Differences between the laws
Recent arguments advanced by government advocates to justify this exclusion have been spurious at best. One particular defence was that certain laws such as the Monetary Law already provide an exception to RTI and that therefore this clause in the OMP Bill is nothing to be perturbed about.

But there are fundamental problems with this argument. The Monetary Law predates and therefore, as a matter of broad principle, has to yield to the RTI Act. This is very clear in terms of Section 4 of the RTI Act which states that the RTI law shall prevail in the event of any inconsistency between that law and ‘such other written law.’ Essentially, the only exclusions in respect of all past laws without exception are the specific and limited exceptions contained in the RTI Act itself.

Granted, at certain points, exceptions detailed in the Monetary Law may overlap with the RTI exceptions such as in relation to requests for the premature release of information pertaining to exchange rates or the regulation of banking or credit. But that is quite a different matter from arguing that the Monetary Law itself prescribes an exception to RTI. This is simply incorrect in terms of the law.

Lacunae in not defining ‘in confidence’
In any event, unlike the Monetary Law, the OMP Bill comes after the RTI Act. Therefore Section 4 of the RTI Act conferring a primary status on that law as against other ‘written law’ does not apply. In consequence therefore, the information shut out by the OMP Bill is not governed by the limited exceptions of the RTI Act. Nor is it subject to the overriding principle of disclosure in the public interest under Section 5(4) of the RTI Act.

The main reason for Section 5(4) was Sri Lanka’s outdated colonial official secrecy laws which were unacceptably vague in their definitions of what precisely constitutes an ‘official secret.’ That same vagueness characterizes the applicable provisions of the OMP Bill where the RTI Act is shut out. The RTI does not apply where information is received ‘in confidence.’ Yet nowhere is the term ‘in confidence’ duly explained or interpreted in the Bill despite the fact that this term occurs at several points elsewhere as well. Most particularly, in Clause 12(c)(v), a variant of this same term applies in relation to a vital investigative power vested in the OMP; namely its authority to ‘establish a process to accept information on the condition of confidentiality.’

As a result, there is a disturbingly open ended discretion given to the Office of the OMP, its members and so on to categorise virtually any information received by it/them as ‘information received in confidence’ or information accepted on the basis of ‘confidentiality.’ One can only hope that the committee stage amendments addressed this lacuna.

Need for more certainty
In principle, the singular importance of protecting the confidentiality of persons who give information re the ‘missing’ is self evident. However the question is whether specifying a statutory exclusionary clause with undefined terms is the best way to go about ensuring this?

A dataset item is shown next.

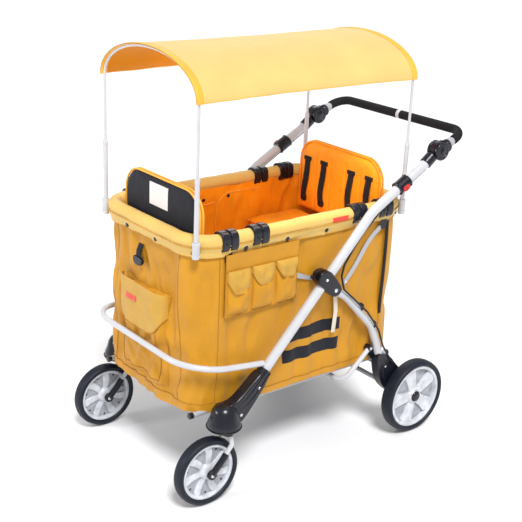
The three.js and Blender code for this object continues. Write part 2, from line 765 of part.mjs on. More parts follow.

The problem is not merely that the OMP Bill comes so soon after the RTI Act and (literally) where the ink has scarcely dried on the law itself. That contradiction by itself is incongruous enough.

And once, (even with the most laudable of intentions), a statutory exclusion is applied regarding RTI, there is nothing to stop future laws or amendments to enacted laws providing even more unacceptable exclusions. For instance, an argument may exist that an equally persuasive rationale exists for an RTI exclusion regarding the Assistance to and Protection of Victims of Crime and Witnesses Act, No. 4 of 2015.

Certainly if this exclusionary clause has been retained through the rowdy passage of the OMP Bill in the House, it is unfortunate. If the RTI Act is not to lose its essential value, this is a slippery precedent that must be speedily discarded.